As early as 1922, after the air threat from Zeppelins, Lord Balfour had suggested that the capital of the Empire would be subjected to unremitting bombardment of a kind that no other city has ever had to endure It was felt that the inferior housing of poor people would be the first to collapse and as many children from the cities, especially from the East End of London, lived in sub-standard dwellings, it was vital to get them into safer areas as quickly as possible. The rich were thought to be able to fend for themselves. They could leave the cities as families or they could send their children to America or to the colonies.

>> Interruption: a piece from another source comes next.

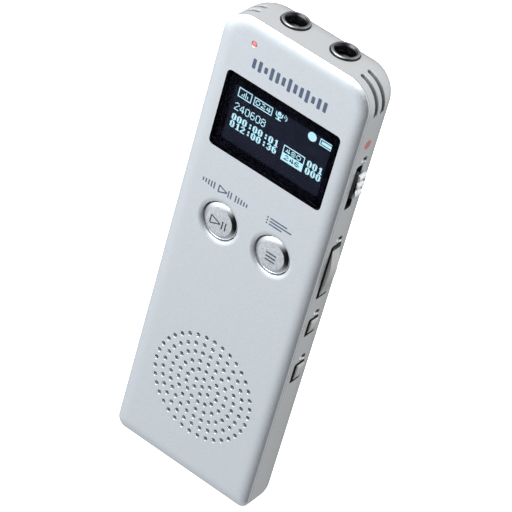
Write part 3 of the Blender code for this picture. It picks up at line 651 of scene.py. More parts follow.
def front_panel():
    """The silver front, with soft edges, dished key wells, and eased speaker holes."""
    levels = [panel_ring(PANEL_EDGE_ACROSS + 0.25, FRONT_Y)]
    for step in range(FINE + 1):
        turn = math.radians(90.0 * step / FINE)
        inset = PANEL_EDGE_ACROSS * (1 - math.sin(turn))
        levels.append(panel_ring(inset, SEAM_Y - PANEL_EDGE_DEEP * math.cos(turn)))
    plug_inset = WALL + 0.3
    levels += [panel_ring(plug_inset, SEAM_Y), panel_ring(plug_inset, PANEL_BACK_Y)]
    panel = piece("front_shell", stack(levels), SILVER, slot="silver_paint", node="front_panel")

    low, high = corners("display_window")
    easing = 0.03
    sizes = ((0.0, PANEL_BACK_Y + CUT_PAST), (0.0, FRONT_Y + 0.04), (easing, FRONT_Y),
             (easing, FRONT_Y - CUT_PAST))
    window = grown(low.x - WINDOW_GAP, high.x + WINDOW_GAP, low.z - WINDOW_GAP, high.z + WINDOW_GAP,
                   WINDOW_CORNER, sizes)
    tools = [tool(stack(window), BEZEL)]
    well = eased_hole(BUTTON_CAP_R + 0.2, WELL_DISH)
    for x in BUTTON_X.values():
        tools.append(tool(turned(well, facing_front(x, BUTTON_Z), 72)))
    lamp = eased_hole(LAMP_R + 0.12, LAMP_EASING)
    tools.append(tool(turned(lamp, facing_front(LAMP.x, LAMP.z), 24)))
    hole = eased_hole(GRILLE_HOLE_R, GRILLE_EASING)
    tools.append(tool(join(*[turned(hole, facing_front(x, z), 18) for x, z in grille_centres()])))
    carve(panel, tools)
    even_out(panel)


def side_opening(side, y0, y1, z0, z1, corner, flare=0.14):
    """A cutter for an opening in a side wall: its eased rim has the wall's finish, the rest is black as
    painted shade in the opening.
    """
    sizes = ((0.0, -3.2), (0.0, -flare), (flare * 0.35, -flare * 0.3), (flare, 0.01), (flare, 2.0))
    levels = []
    for grow, x in sizes:
        outline = rounded(y0 - grow, y1 + grow, z0 - grow, z1 + grow, corner + grow, steps=5)
        levels.append([(side * (HALF_WIDTH + x), y, z) for y, z in outline])
    work = paint_faces(stack(levels), lambda spot: abs(spot.x) >= HALF_WIDTH - flare)
    return tool(work, GAP_SHADE_BLACK, CASE_GREY)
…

The estimates of casualties, as it turned out, was something of an exaggeration. According to Richard M. Titmuss, from the onset of the Blitz on 7 September 1940 when the bombing began, until 1 January 1941, some 13,596 Londoners were killed and 18,378 were severely injured. On 10/11 May 1941, a further 6,487 were killed and 7,641 were injured. These are horrifyingly large numbers but they are far from the many millions of casualties estimated.
Further, the bombardment did not begin with the declaration of war, as was predicted. The Blitz began a whole year later, in September 1940, and during this period, known as the phoney war, when nothing was happening, thousands of homesick children had returned to the cities. As early as November 1939, more than 6,000 children a week were returning to London alone, and by the summer of 1940, half of all that city's children were home I was one of them and their parents had to be persuaded to send them away again.